In January 2013 Serbia's Energy Minister Zorana Mihajlović in her address, announced that Kolubara's business dealings are now a subject of an investigation, on suspicion of financial abuses. Allegations include paying high salaries to non-existent employees, buying over-priced equipment, and using resettlement compensation to pass bloated amounts of money to people close to the management.

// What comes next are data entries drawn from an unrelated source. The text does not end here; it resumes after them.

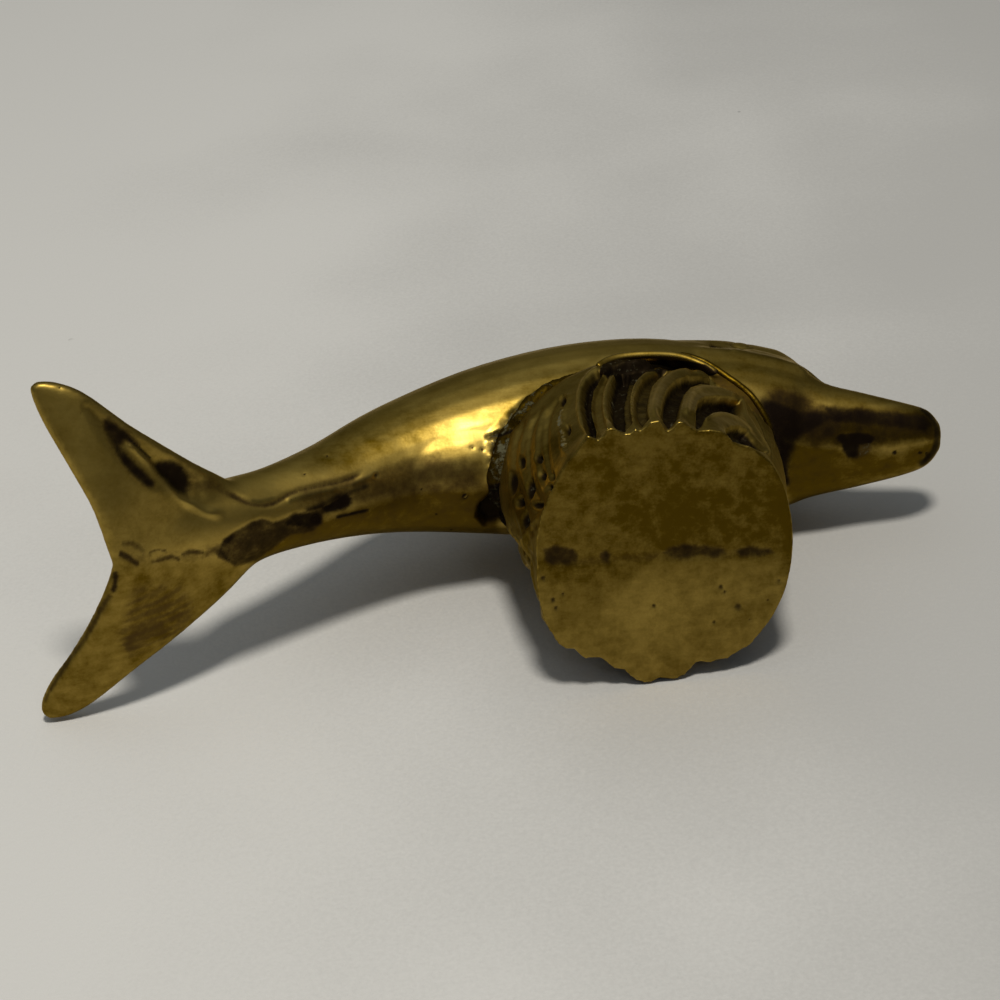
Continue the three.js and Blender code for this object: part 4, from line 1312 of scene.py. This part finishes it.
def clear_from_behind(tree, shader, shown_to=None):
    """Makes a surface clear from behind and, where given, to all rays but the shown ones."""
    behind = add_node(tree, "ShaderNodeNewGeometry").outputs["Backfacing"]
    front = calc(tree, "SUBTRACT", 1.0, behind)
    if shown_to is not None:
        front = calc(tree, "MULTIPLY", front, shown_to)
    clear = tree.nodes.new("ShaderNodeBsdfTransparent")
    both = tree.nodes.new("ShaderNodeMixShader")
    tree.links.new(front, both.inputs[0])
    tree.links.new(clear.outputs[0], both.inputs[1])
    tree.links.new(shader.outputs[0], both.inputs[2])
    tree.links.new(both.outputs[0], tree.nodes["Material Output"].inputs["Surface"])


def finishes():
    """The finishes of the satin brass, the wave and the crust, made once and shared."""
    names = ("brushed_brass", "ribbed_brass", "braze_crust")
    if names[0] not in bpy.data.materials:
        colours = bpy.context.scene.brass_colours
        satin, olive = colours.satin, colours.olive
        dull = times_colour(0.5, olive)
        brass(names[0], satin, olive, 0.41, (0.12, 1.0, 1.0), 0.40)
        brass(names[1], satin, times_colour(0.86, olive), 0.43, (0.2, 1.0, 0.4), 0.5)
        brass(names[2], dull, times_colour(0.5, dull), 0.6, (1, 1, 1), 1.0)
    return [bpy.data.materials[name] for name in names]


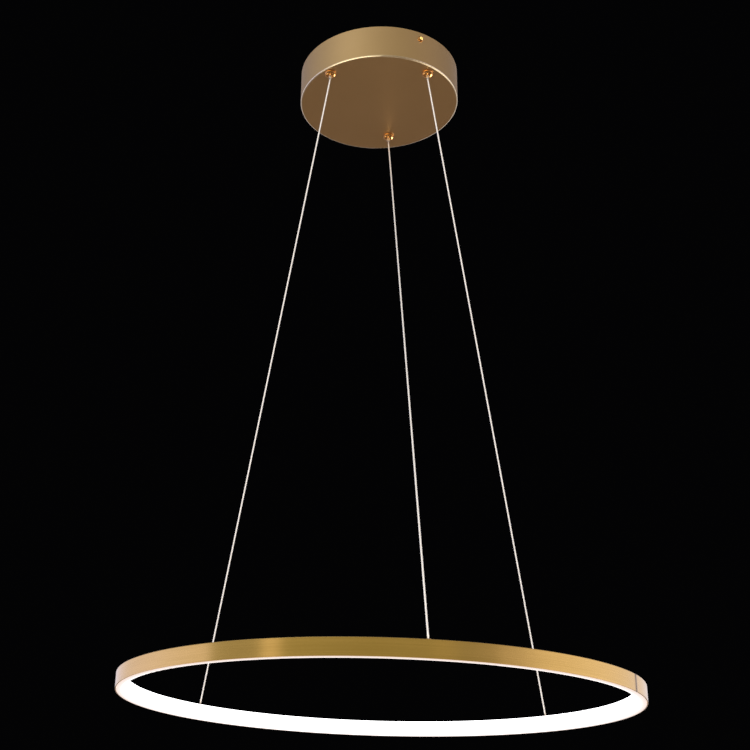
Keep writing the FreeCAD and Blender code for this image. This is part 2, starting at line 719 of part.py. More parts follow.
# ------------------------------------------------------------ cable grips
def make_grip(name, x, y):
    b = body()
    rd, hd = d("grip_dome_radius"), d("grip_dome_height")
    rb, hb = d("grip_barrel_radius"), d("grip_barrel_height")
    bore, c0, c1 = d("grip_bore_radius"), d("grip_cone_low"), d("grip_cone_high")
    z0, z1 = d("grip_cone_foot"), d("grip_cone_top")
    gap = 0.02
    sk = polygon(sketch(b, "XZ_Plane"), [
        (bore, -hd), (rd, -hd), (rd, -gap), (rb, -gap), (rb, hb), (c1, hb),
        (c1, z1), (c0, z0), (bore, z0)])
    revolve(b, sk)
    soften(b, "Fillet", d("grip_dome_round"), ring_edge(VAL["grip_dome_radius"], -VAL["grip_dome_height"]))
    soften(b, "Fillet", 0.3, ring_edge(VAL["grip_dome_radius"], -gap))
    place(b, x=x, y=y, z=UNDER)
    return node(b, "cable_grip_" + name)


def make_plunger(name, x, y):
    b = body()
    r, bore = d("plunger_radius"), d("plunger_bore")
    rc, rf = d("plunger_cage_radius"), d("plunger_flange_radius")
    foot = d("grip_cone_foot") + 0.02
    top, seat = d("plunger_flange_top"), d("plunger_cage_top")
    sk = polygon(sketch(b, "XZ_Plane"), [
        (bore, -d("plunger_nose")), (r, -d("plunger_nose")), (r, foot), (rc, foot),
        (rc, seat), (rf, seat), (rf, top), (bore, top)])
    revolve(b, sk)
    soften(b, "Fillet", 0.45, ring_edge(VAL["plunger_radius"], -VAL["plunger_nose"]))
    sk = circle(sketch(b, "YZ_Plane"), 0, d("ball_height"), d("ball_window"))
    cut = pocket(b, sk, 5.0, reverse=True)
    polar(b, cut, 3)
    place(b, x=x, y=y, z=UNDER)
    return node(b, "release_plunger_" + name)


def make_balls(name, x, y):
    out = []
    for k in range(3):
        s = doc.addObject("Part::Sphere", "Ball")
        bind(s, "Radius", d("ball_radius"))
        ang = "%d deg" % (120 * k)
        s.setExpression("Placement.Base.x", "%s + dims.ball_offset * cos(%s)" % (x.s, ang))
        s.setExpression("Placement.Base.y", "%s + dims.ball_offset * sin(%s)" % (y.s, ang))
        s.setExpression("Placement.Base.z", "%s + dims.ball_height" % UNDER.s)
        out.append(s)
    doc.recompute()
    return group("grip_balls_" + name, out)


def make_spring(name, x, y):
    b = body()
    low, high = d("plunger_flange_top") + 0.3, d("grip_barrel_height") - d("grip_cap_depth") - 0.3
    sk = circle(sketch(b, "XZ_Plane"), d("spring_radius"), low, d("spring_wire"))
    f = b.newObject("PartDesign::AdditiveHelix", "Helix")
    f.Profile = sk
    f.ReferenceAxis = (sk, ["V_Axis"])
    f.Mode = "pitch-height-angle"
    bind(f, "Pitch", d("spring_pitch"))
    bind(f, "Height", high - low)
    finish(b, f)
    place(b, x=x, y=y, z=UNDER)
    return node(b, "grip_spring_" + name)


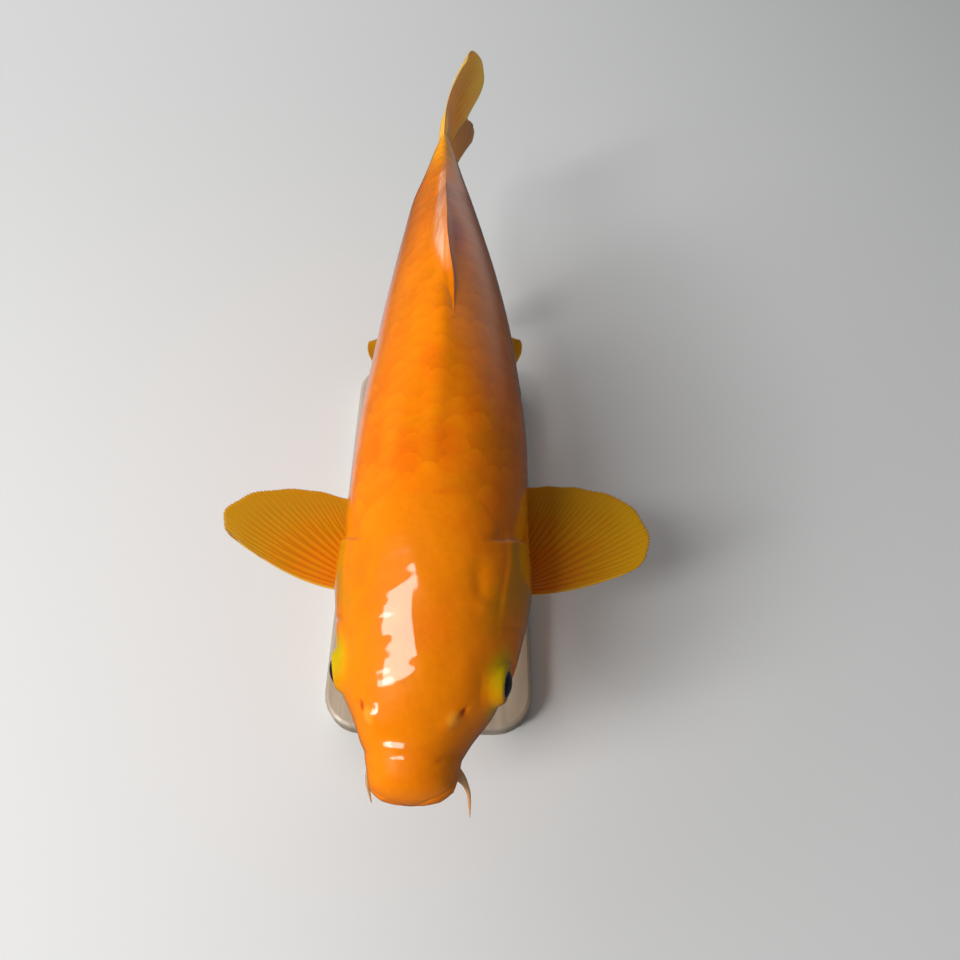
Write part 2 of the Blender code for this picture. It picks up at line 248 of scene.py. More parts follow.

There have also been allegations of corruption within the EPS board members. Radoslav Savatijević, member of the Managing Board of EPS was given a huge compensation of EUR 1.2 million for his house in Vreoci; however, his house was not near the location of the mining and may not even have been eligible for expropriation compensation as the house was not registered as his residence address. Similar cases have risen throughout this project, causing anger and distrust amongst the locals of affected villages.

==Events==

===2014 Floods===
Due to heavy floods which devastated the area in May 2014, there has been a week-long interruption in coal transport from Kolubara. Water two meters high covered all the machines and the railway on which the coal is being transported. The Belgrade media have written about the damage and repayment of it since the machinery and equipment were not ensured against flooding. Damage is estimated to be at least 100 million Euros. The flood’s impacts were much worse for those living near the mine, especially where the waters and mud mixed with pollution from the mine.